Julian Howard: Are super-elevated profits serving investors well?

05 Mar 2018 In-depth

Are super-elevated profits serving investors well, asks Julian Howard.

US profit margins as a percentage of GDP are close to all-time highs. For many, this is a sign of corporate health further corroborated by the S&P 500’s second quarter profit growth of over 10 per cent on the previous year. Good news it would seem, but the question for investors is how long will it last and are sustained high profits even desirable?

Jeremy Grantham described profit margins as a proportion of GDP as “one of the most mean-reverting measures available. If profits stay high, then there is something wrong with the system.” This statement goes to the heart of the free market and speaks to Schumpeter’s creative destruction theory. In a healthy, well-functioning capitalist system, high profitability should be temporary as new entrants nibble at corporate incumbents and eventually steal their share through the innovation of superior products and services. Conversely, much praise is now being directed at large-cap listed technology stocks such as Facebook and Amazon who use their cash piles and the network effects of their huge user bases to dust off the competition. The key issue is whether this is a fundamentally good thing.

For some investors, the new paradigm (remember that?) justifies structurally higher equity allocations. But memories could prove to be painfully short because competition is never far away, even when it appears to have been vanquished. In emerging markets, a new cadre of companies with huge scale in their domestic markets are starting to expand. Past examples include the rise of Hyundai cars in Europe, but more pertinent to today’s higher-profits debate are the new digital platforms such as Alibaba. These firms are like Trojan horses in that they permit small and medium-sized companies to gain a foothold in mature markets, allowing them to challenge larger firms without requiring their own logistical and marketing functions. They in turn could then list and inject fresh competition into the stock markets.
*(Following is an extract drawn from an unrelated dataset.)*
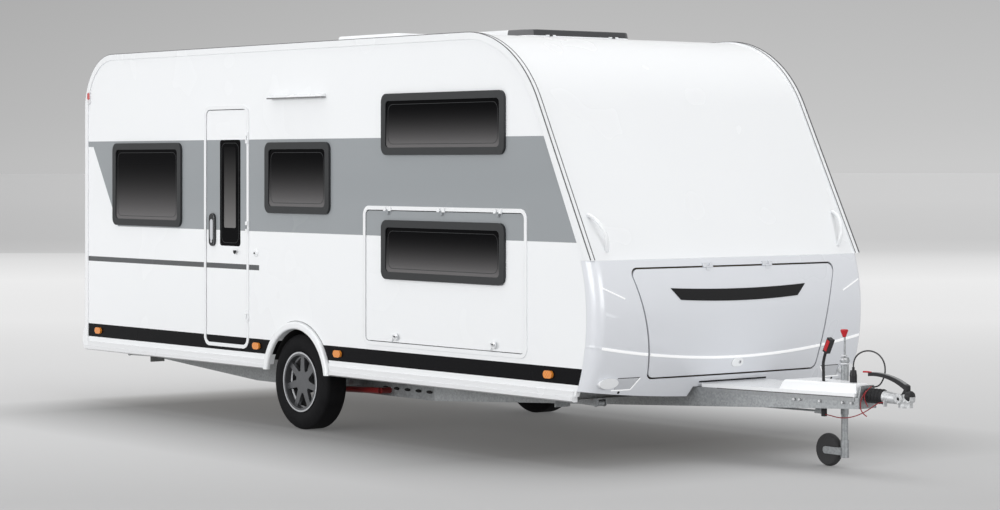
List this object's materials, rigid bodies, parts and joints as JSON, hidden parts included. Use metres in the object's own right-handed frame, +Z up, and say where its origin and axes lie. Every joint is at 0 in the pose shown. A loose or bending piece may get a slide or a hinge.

Permanently higher? Or ripe for competitive destruction?

Asking for volatility?

To wish for a shake-up in the agents of profit generation feels a lot like asking for market volatility. But in the long term, institutionalising the sources of corporate profits among a small handful of firms is not desirable. Most obviously, it makes for poor diversification and worse market consequences when regime change does come about. It can drive entire markets upwards, and potentially downwards too. This has certainly been the case as the large cap listed US technology stocks have been a significant contributor to the S&P 500’s progress in 2017. Between them, Facebook, Microsoft, Apple, Google and Amazon are now worth around $3tn. And such situations can create negative feedback loops.

The issue is compounded by the fact that at the market level, the US is now richly valued. Whether valuation measures like the Shiller CAPE, market cap/gross value added (a tax adjusted form of GDP) or the Tobin Q are used, the implication, based on long term history, is that future equity market returns will be subdued from here onwards. Just days before the tumultuous market events of 1929, US economist Irving Fisher triumphantly declared that stock prices were on a “permanently high plateau”. A change in today’s profit landscape might inflict pain but it would also serve to rebalance the equity market and, for those investors sitting on the sidelines, any such development could be an opportunity to buy into the market at attractive levels.

Figure 2 illustrates that high valuations suggest lower equity returns from here.

This time will not be different

Monopolistic situations are intrinsically unhealthy for markets in the long run but historically they have tended to adjust, sometimes spectacularly. There is no reason to believe that this time will be any different, particularly given trends in developing economies which are producing new sources of head-on competition. This is to be welcomed, rather than feared.

As pioneering antitrust legislator John Sherman said in 1890: “If we will not endure a king as a political power, we should not endure a king over the production, transportation and sale of any of the necessaries of life.” Investors today are citing market inefficiencies to rationalise super-elevated profits and high returns into the future. But it is right and desirable that such a situation should eventually be challenged by new competitive and disruptive forces. An active and thematic approach to investment management will be key to navigating such changes successfully.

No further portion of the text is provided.